The Madras High Court asked the central government to find an effective alternative for plastic bottles for drinking purposes in all public places.

Drinking water packaging was among the several problems covered by the HC in its directions to curtail the use of plastics in food packaging. 

The bench of justices S Vaidyanathan and PT Asha of the Madras High Court directed the Tamil Nadu government to file a detailed status report as to:

  • How drinking water is prepared
  • How water cans are cleaned up
  • The life span of water cans
  • How many days water is stored in water cans and 
  • The mechanism being followed for destruction of water cans

The state government should indicate as to whether records are maintained with regard to the above. Further, the state government should also file a detailed report as regards supply of milk in bottles / tetrapacks, by obtaining suggestions from AAVIN (major milk supplier in Tamil Nadu).

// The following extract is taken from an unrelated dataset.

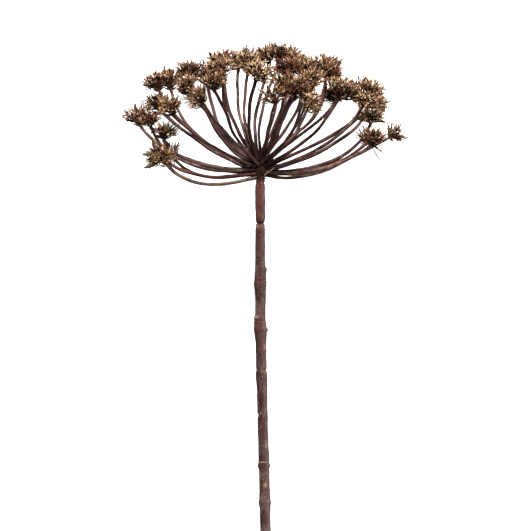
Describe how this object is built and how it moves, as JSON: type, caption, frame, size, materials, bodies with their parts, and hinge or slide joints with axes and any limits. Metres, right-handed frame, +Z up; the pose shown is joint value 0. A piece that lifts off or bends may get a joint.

Solid waste management in Haryana, Chandigarh

A total of 807 bulk waste generators need to construct wet waste processing facilities on their premises, according to the 7th report of the solid waste monitoring committee for Haryana and Chandigarh. The committee was constituted by the orders of the National Green Tribunal (NGT) to look into the issue of compliance of Municipal Solid Waste Rules, 2016 in the two states. 

The urban local bodies (ULB) of Haryana should identify bulk waste generators and issue necessary directions. Agreements should be made with respective ULPs for collection, transportation and processing of dry waste scientifically at materials recovery facility sites with suitable user charges to be paid to ULBs. 

In the cluster-based approach of solid waste management in Haryana, 14 suitable sites for setting up of solid waste processing plants under 13 clusters have been identified. Out of them, two are waste-to-energy clusters namely Sonepat-Panipat (700 tonnes per day) and Gurugram-Faridabad (2,300 tonnes per day). 

As many as 13 suitable sites out of the 14 required for setting up of solid waste processing facilities and regional sanitary landfill facilities have been procured.

Stop death of young children due to state negligence: Orissa HC 

Orissa High Court ordered district collectors to ensure strict compliance of Supreme Court directions to prevent accident-related child deaths. The nature of the accidents include falling in borewells, tubewells and so on.

The High Court judgment was in response to a petition filed by the Madhav Soren, whose seven-year-old girl was crushed to death by the collapse of a kitchen side wall in the premises of Kolhabeda Ashram School, Ghasipura block, Keonjhar district. 

The court noted that deaths of young children “appear to be in the pattern of several similar instances in the schools in Odisha”. 

The court was approached several times in the past with similar cases.  

On July 9, 2012, seven children under five years of age died after a wall of the Anganwadi Centre at Nelia Upper Primary Centre at Suansia in Nayagarh district fell on them.

On September 7, 2011, a four-year-old girl fell into the main water channel in Sutahat area of Cuttack city while attending a local pre-school and died. 

In the latest case, it was brought to the attention of the court that the negligence of the state authorities in using defective materials to construct the school kitchen led to the incident. The responsibility for death, thus, rests with the state, according to the plaintiff. 

The HC held that the parents of the deceased children were entitled to compensation due to negligence on the part of the state functionaries and that the state was liable to pay compensation. 

The court ruled that the death would not have occurred if all the safety measures, that were instructed to be put in place by the state, had been strictly followed and directed the state of Odisha to pay the deceased girl’s father a sum of Rs 10 lakh as compensation. 

The Supreme Court had issued an order regarding ‘measures for Prevention of Fatal Accidents of Small Children due to their falling into abandoned bore wells and tube wells Vs Union of India’  August 6, 2010.